* [WORK INSTRUCTIONS]
Write out exactly the lines from the line with "# Brass inserts in the two posts" through the line with "before = set(bpy.data.objects)", including both, and nothing more.

start

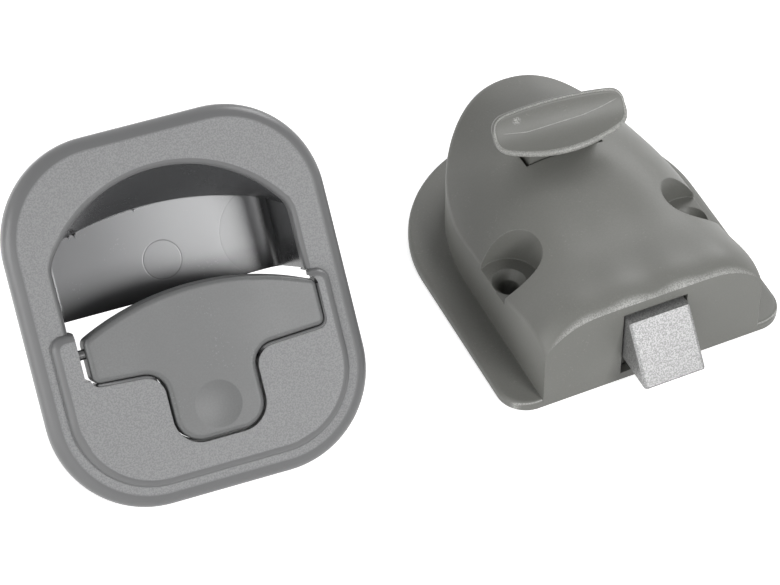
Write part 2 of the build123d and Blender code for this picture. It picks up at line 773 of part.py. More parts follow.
with BuildPart() as sleeve_screws:
    with BuildSketch(handle_back.offset(-sleeve_front - sleeve_plate)):
        with Locations(*ear_spots):
            Circle(ear_head_radius)
    extrude(amount=-ear_head_height)
    with BuildSketch(handle_back.offset(-sleeve_front - sleeve_plate)):
        with Locations(*ear_spots):
            Circle(ear_screw_radius)
    extrude(amount=ear_screw_length)
sleeve_screws.part.label = "sleeve_screws"
export_step(sleeve_screws.part, "parts/sleeve_screws.step")

# Plunger with its flat head under the lever's nose and a groove for the clip near its tip
clip_front = -(sleeve_reach - sleeve_rear_counterbore_depth) - clip_gap
with BuildPart() as drive_plunger:
    with BuildSketch(handle_back.offset(plunger_face)):
        with Locations((0, sleeve_y)):
            Circle(plunger_head_radius)
    extrude(amount=-plunger_head_thickness)
    with BuildSketch(handle_back.offset(plunger_face)):
        with Locations((0, sleeve_y)):
            Circle(plunger_radius)
    extrude(amount=-plunger_face - plunger_tip)
    chamfer(drive_plunger.edges().sort_by(handle_z)[0], plunger_tip_chamfer)
    with BuildSketch(handle_back.offset(clip_front)):
        with Locations((0, sleeve_y)):
            Circle(plunger_radius)
            Circle(plunger_radius - clip_groove_depth, mode=Mode.SUBTRACT)
    extrude(amount=-clip_thickness, mode=Mode.SUBTRACT)
drive_plunger.part.label = "drive_plunger"
export_step(drive_plunger.part, "parts/drive_plunger.step")

with BuildPart() as plunger_clip:
    with BuildSketch(handle_back.offset(clip_front)):
        with Locations((0, sleeve_y)):
            Circle(clip_radius)
            Circle(plunger_radius - clip_groove_depth, mode=Mode.SUBTRACT)
            with Locations((0, -clip_radius)):
                Rectangle(clip_mouth, 2 * clip_radius, mode=Mode.SUBTRACT)
    extrude(amount=-clip_thickness)
plunger_clip.part.label = "plunger_clip"
export_step(plunger_clip.part, "parts/plunger_clip.step")

coil_front = plunger_face - plunger_head_thickness - spring_end_gap - plunger_spring_wire / 2
coil_rear = -sleeve_front - sleeve_counterbore_depth + spring_end_gap + plunger_spring_wire / 2
coil_length = coil_front - coil_rear
with BuildPart() as plunger_spring:
    coil_start = handle_back.from_local_coords((0, sleeve_y, coil_rear))
    with BuildLine() as coil_path:
        Helix(
            pitch=coil_length / plunger_spring_turns,
            height=coil_length,
            radius=plunger_spring_radius,
            center=coil_start,
            direction=handle_back.z_dir,
        )
    with BuildSketch(Plane(coil_path.line @ 0, z_dir=coil_path.line % 0)):
        Circle(plunger_spring_wire / 2)
    sweep()
plunger_spring.part.label = "plunger_spring"
export_step(plunger_spring.part, "parts/plunger_spring.step")

# Brass inserts in the two posts
for name, (x, y) in zip(("left_insert", "right_insert"), post_spots):
    with BuildPart() as insert:
        with BuildSketch(handle_back.offset(-post_length)):
            with Locations((x, y)):
                Circle(insert_radius)
                Circle(insert_bore, mode=Mode.SUBTRACT)
        extrude(amount=insert_length)
    insert.part.label = name
    export_step(insert.part, "parts/" + name + ".step")
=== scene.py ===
import json
import math

import bpy
import numpy as np
from mathutils import Matrix, Vector


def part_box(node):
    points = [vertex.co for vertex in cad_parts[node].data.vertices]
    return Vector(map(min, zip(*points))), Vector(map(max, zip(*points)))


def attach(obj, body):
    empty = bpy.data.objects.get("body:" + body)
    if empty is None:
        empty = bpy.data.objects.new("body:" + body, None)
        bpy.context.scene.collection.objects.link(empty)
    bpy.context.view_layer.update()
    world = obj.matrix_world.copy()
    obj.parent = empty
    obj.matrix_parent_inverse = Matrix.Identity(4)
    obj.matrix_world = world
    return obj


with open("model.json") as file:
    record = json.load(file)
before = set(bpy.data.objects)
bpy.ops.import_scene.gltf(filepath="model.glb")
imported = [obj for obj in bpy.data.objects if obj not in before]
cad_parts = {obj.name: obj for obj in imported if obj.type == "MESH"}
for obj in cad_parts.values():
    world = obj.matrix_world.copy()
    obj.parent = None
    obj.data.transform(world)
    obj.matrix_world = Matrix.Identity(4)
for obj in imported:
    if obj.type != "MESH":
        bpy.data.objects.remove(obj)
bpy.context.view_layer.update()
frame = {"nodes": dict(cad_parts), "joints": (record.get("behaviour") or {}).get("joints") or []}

nodes = frame["nodes"]


# The stand for the picture. Both halves of the lock lie on a white table. The camera looks down on them from the
# front left at about 0.85 metres. A soft box at the right and behind throws the paddle's shadow forwards, a small
# one high in front and one at the left light the faces, and three weaker ones fill in the rest.
camera_target = Vector((-0.0447, 0.0204, 0.0))
camera_distance = 0.851
camera_yaw = math.radians(24.96)
camera_pitch = math.radians(46.9)
picture_width = 780
focal_length_in_pixels = 3600
sensor_width = 36.0
lamp_distance = 0.9
pure_white = (1.0, 1.0, 1.0, 1.0)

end

* [SOLUTION FOR THIS PROBLEM]
# Brass inserts in the two posts
for name, (x, y) in zip(("left_insert", "right_insert"), post_spots):
    with BuildPart() as insert:
        with BuildSketch(handle_back.offset(-post_length)):
            with Locations((x, y)):
                Circle(insert_radius)
                Circle(insert_bore, mode=Mode.SUBTRACT)
        extrude(amount=insert_length)
    insert.part.label = name
    export_step(insert.part, "parts/" + name + ".step")
=== scene.py ===
import json
import math

import bpy
import numpy as np
from mathutils import Matrix, Vector


def part_box(node):
    points = [vertex.co for vertex in cad_parts[node].data.vertices]
    return Vector(map(min, zip(*points))), Vector(map(max, zip(*points)))


def attach(obj, body):
    empty = bpy.data.objects.get("body:" + body)
    if empty is None:
        empty = bpy.data.objects.new("body:" + body, None)
        bpy.context.scene.collection.objects.link(empty)
    bpy.context.view_layer.update()
    world = obj.matrix_world.copy()
    obj.parent = empty
    obj.matrix_parent_inverse = Matrix.Identity(4)
    obj.matrix_world = world
    return obj


with open("model.json") as file:
    record = json.load(file)
before = set(bpy.data.objects)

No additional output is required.